What happened this week may or may not be indicative of anything important. The short start Wednesday was caused by Pineda's pine tar stupidity. Kuroda lasted just 4 ⅔ innings Friday, but while he's been a little inconsistent so far, he's hardly been awful.

And Nuno? Who knows yet what to really make of the 26-year-old left-hander.

He gave the Yankees five shutout innings in his first start of the season. As manager Joe Girardi pointed out, even in his short start Saturday, he allowed only three runs.

"He did pretty decent," Girardi said. "He gave us a chance to win. He didn't give up a ton of runs. He'll be out there again in six days."

Nice of him to put it that way, but 4 ⅓ innings is hardly a decent start, even for a fifth starter. Starts like that have a team looking for other alternatives.

"I just had to battle," Nuno said. "I got into deep counts, and it got me out of the game. It was a challenge, and they got me today."

The Yankees survived it, because the bullpen was so good. The four relievers didn't allow any runs while pitching with a one-run lead and no safety net.
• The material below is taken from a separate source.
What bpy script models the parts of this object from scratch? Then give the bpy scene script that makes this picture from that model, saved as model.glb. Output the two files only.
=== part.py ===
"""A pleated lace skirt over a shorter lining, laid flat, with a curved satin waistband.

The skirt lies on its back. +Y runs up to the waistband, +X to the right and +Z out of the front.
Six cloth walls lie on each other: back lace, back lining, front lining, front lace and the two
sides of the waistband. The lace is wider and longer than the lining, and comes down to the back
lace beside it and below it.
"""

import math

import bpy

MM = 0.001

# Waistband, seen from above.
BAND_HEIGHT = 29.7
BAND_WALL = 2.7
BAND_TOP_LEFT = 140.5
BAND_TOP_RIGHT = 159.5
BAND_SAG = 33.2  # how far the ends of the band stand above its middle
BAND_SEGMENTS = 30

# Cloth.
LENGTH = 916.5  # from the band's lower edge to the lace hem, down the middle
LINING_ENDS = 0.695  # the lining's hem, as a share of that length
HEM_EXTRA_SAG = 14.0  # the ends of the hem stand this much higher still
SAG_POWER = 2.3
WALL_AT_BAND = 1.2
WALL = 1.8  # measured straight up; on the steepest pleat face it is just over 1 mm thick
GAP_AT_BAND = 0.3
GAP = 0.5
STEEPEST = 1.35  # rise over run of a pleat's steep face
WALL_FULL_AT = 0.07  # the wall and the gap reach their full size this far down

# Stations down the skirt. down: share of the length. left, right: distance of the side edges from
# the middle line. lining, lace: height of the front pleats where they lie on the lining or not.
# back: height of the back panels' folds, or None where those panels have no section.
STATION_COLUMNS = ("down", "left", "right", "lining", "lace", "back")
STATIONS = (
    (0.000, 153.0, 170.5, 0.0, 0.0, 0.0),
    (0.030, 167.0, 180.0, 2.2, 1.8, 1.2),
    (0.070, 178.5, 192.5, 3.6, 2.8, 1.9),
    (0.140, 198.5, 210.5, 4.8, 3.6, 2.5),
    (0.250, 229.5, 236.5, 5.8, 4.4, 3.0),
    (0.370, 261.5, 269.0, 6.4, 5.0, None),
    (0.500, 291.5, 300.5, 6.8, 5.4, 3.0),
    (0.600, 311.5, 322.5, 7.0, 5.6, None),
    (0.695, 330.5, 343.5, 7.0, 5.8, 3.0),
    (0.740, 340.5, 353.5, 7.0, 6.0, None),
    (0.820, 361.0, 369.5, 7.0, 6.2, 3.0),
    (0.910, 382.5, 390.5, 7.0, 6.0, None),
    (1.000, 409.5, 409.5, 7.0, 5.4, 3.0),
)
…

And now the Yankees can expect a deep start from Masahiro Tanaka, who has finished at least seven innings in each of his first four outings. There's an off day Monday.

"We'll be OK," Girardi said.

In the short term, he's right. They are OK. They survived a four-day stretch of starting pitching that wasn't good enough. They even won two of the four games.

"You go through stretches like this all the time in baseball," closer David Robertson said. "There'll be games where the starter goes nine and it's over in two hours, 40 minutes."

A Yankees game in 2:40? Robertson might be dreaming. But the starters could well get better.

For the Yankees to keep winning, they'll need to.